Companies often advertise on television to make that phone call now to get your lump sum but in reality, that is just the beginning of the process. In an effort to stop predatory companies from taking advantage of the settlement owner, most states require the matter to go before a judge. The court will take a look at your reasons for selling the structured settlement and the terms the buying company is offering. Generally there needs to be some financial problems and difficulties in the settlement owner’s life, just wanting to buy a new car or house with a lump sum is not sufficient for the judge to grant the sale.

So, why would you want to sell your structured settlement? One reason is during the recession, many people were searching for cash and liquidity to stay afloat. Let’s say they were receiving $1000 a month from their settlement and their job was producing $2000 dollars a month to give them a total of $3000 a month income. The recession hits and they got laid off from their job, now there is only $1000 dollars coming in a month and the bills are soon piling up. Before they know it, they are getting calls from collection agencies and they are in over their head.
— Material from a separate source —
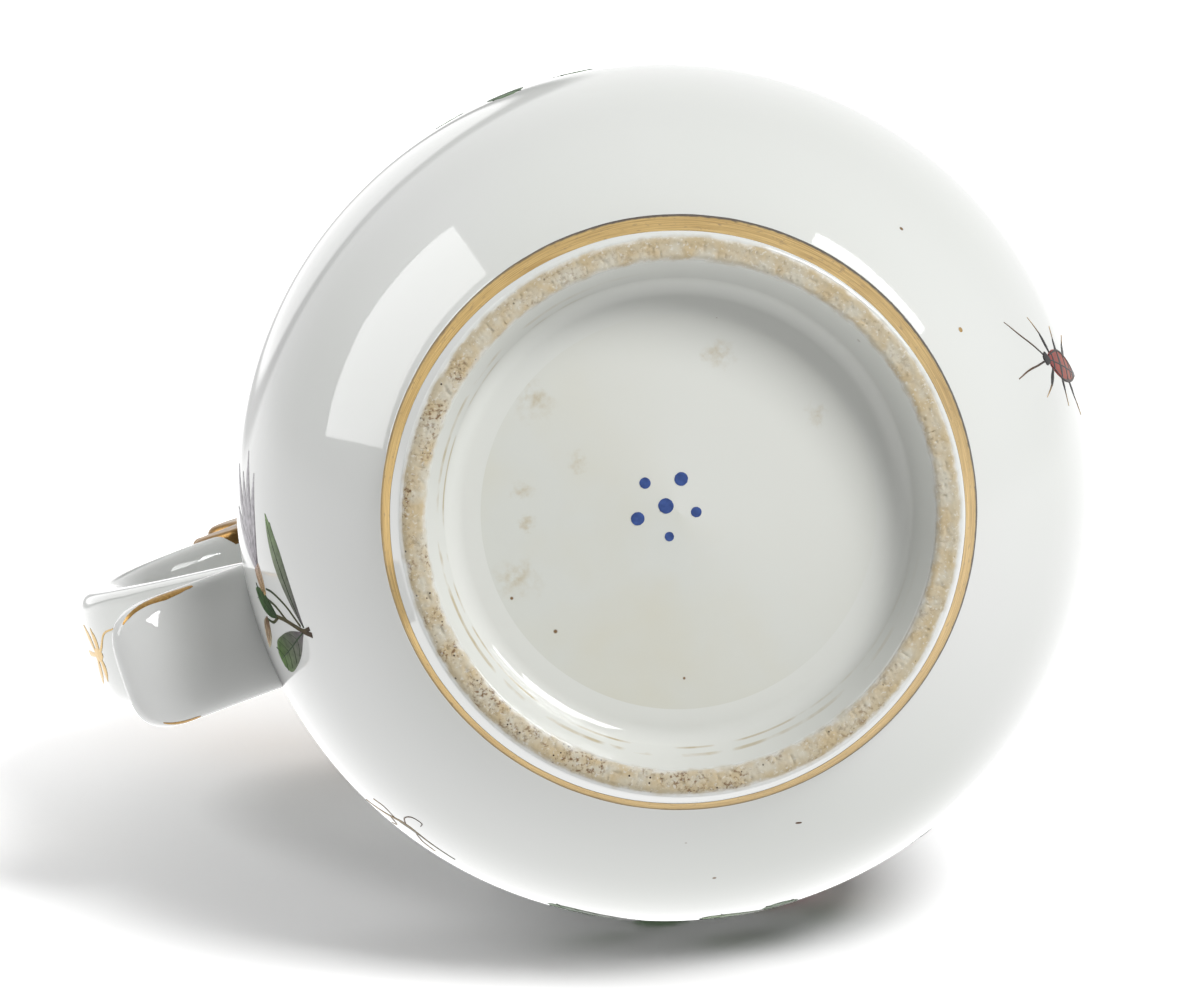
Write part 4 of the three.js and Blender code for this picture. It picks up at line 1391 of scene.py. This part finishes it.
def plane(name, middle, normal, half):
    """A square of floor that the camera sees and that catches shadows, but that lights nothing."""
    mesh = bpy.data.meshes.new(name)
    corners = [(-half, -half, 0), (half, -half, 0), (half, half, 0), (-half, half, 0)]
    mesh.from_pydata(corners, [], [(0, 1, 2, 3)])
    mesh.materials.append(one_sided_white(name + "_paper"))
    made = bpy.data.objects.new(name, mesh)
    bpy.context.scene.collection.objects.link(made)
    turn = Vector(normal).to_track_quat("Z", "Y").to_matrix().to_4x4()
    made.matrix_world = Matrix.Translation(middle) @ turn
    for flag in ("visible_diffuse", "visible_glossy", "visible_shadow", "visible_transmission"):
        setattr(made, flag, False)


LYING_HALF, STANDING_HALF, JUST_BELOW = 0.8, 6.0, 0.00002


def make_floors():
    """The floor the jug lies on, and one it stands on, which only shows in views from above."""
    plane("floor_lying", CENTRE - paper_up() * BELLY * MM, paper_up(), LYING_HALF)
    plane("floor_standing", Vector((AXIS_X * MM, 0, -JUST_BELOW)), (0, 0, 1), STANDING_HALF)


# ---------- assembly ----------
def main():
    body, lip = make_body_and_lip()
    ring, bare = make_foot()
    porcelain, gilding = plain_glaze(), gold("gilding")
    dress(body, body_glaze(), "body")
    dress(lip, porcelain, "pouring_lip")
    dress(ring, foot_glaze(), "foot_ring")
    dress(bare, bare_clay(), "unglazed_foot_rim")
    dress(gilt_band(), gold("foot_gilding", shaded_edge=True), "gilt_foot_band")
    dress(gilt_rim(), gilding, "gilt_rim")
    dress(make_strap(), porcelain, "handle_strap")
    dress(make_tongue(), porcelain, "handle_tongue")
    # the thumb scroll's gilding is darkened to a deep copper brown: painted shade for the dark that its
    # shadowed underside reflects
    shaded_thumb_gold = gold("thumb_gilding", colour(0.15, 0.08, 0.025), colour(0.42, 0.25, 0.09))
    dress(make_thumb(), shaded_thumb_gold, "thumb_scroll")
    edge_gold = gold("tongue_gilding", colour(0.16, 0.07, 0.02), colour(0.74, 0.46, 0.14))
    left = tongue_line("gilt_tongue_line_left_gold", -1, 1.0, 7.6, 0.17)
    dress(left, edge_gold, "gilt_tongue_line_left")
    right = tongue_line("gilt_tongue_line_right_gold", 1, 1.6, 3.6, 0.10)
    dress(right, edge_gold, "gilt_tongue_line_right")
    paint = enamel()
    for row in PAINTINGS:
        finish_piece(painted(*row), paint)
    sprig = painted("strap_sprig_gold", on_strap(43), strap_sprig, 0, 0, 180)
    finish_piece(sprig, gilding)
    make_camera()
    make_world()
    make_floors()
    for light in LIGHTS:
        softbox(*light)
    bpy.context.scene.view_settings.view_transform = "Standard"


main()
This would be a valid reason for a judge to approve the sale of a structured settlement to a company like JG Wentworth.

Should you sell your structured settlement or tough it out? Ultimately, that is only a question the holder can answer but many financial advisors advise against the sale if at all possible. However, sometimes people need to do what they need to do to take care of their families now, not 20 years down the road.

When all is said and done, the one thing you should do is research. Talk with a personal financial advisor if possible. Weigh all the options and make the best decision you can make with the information you have available to you.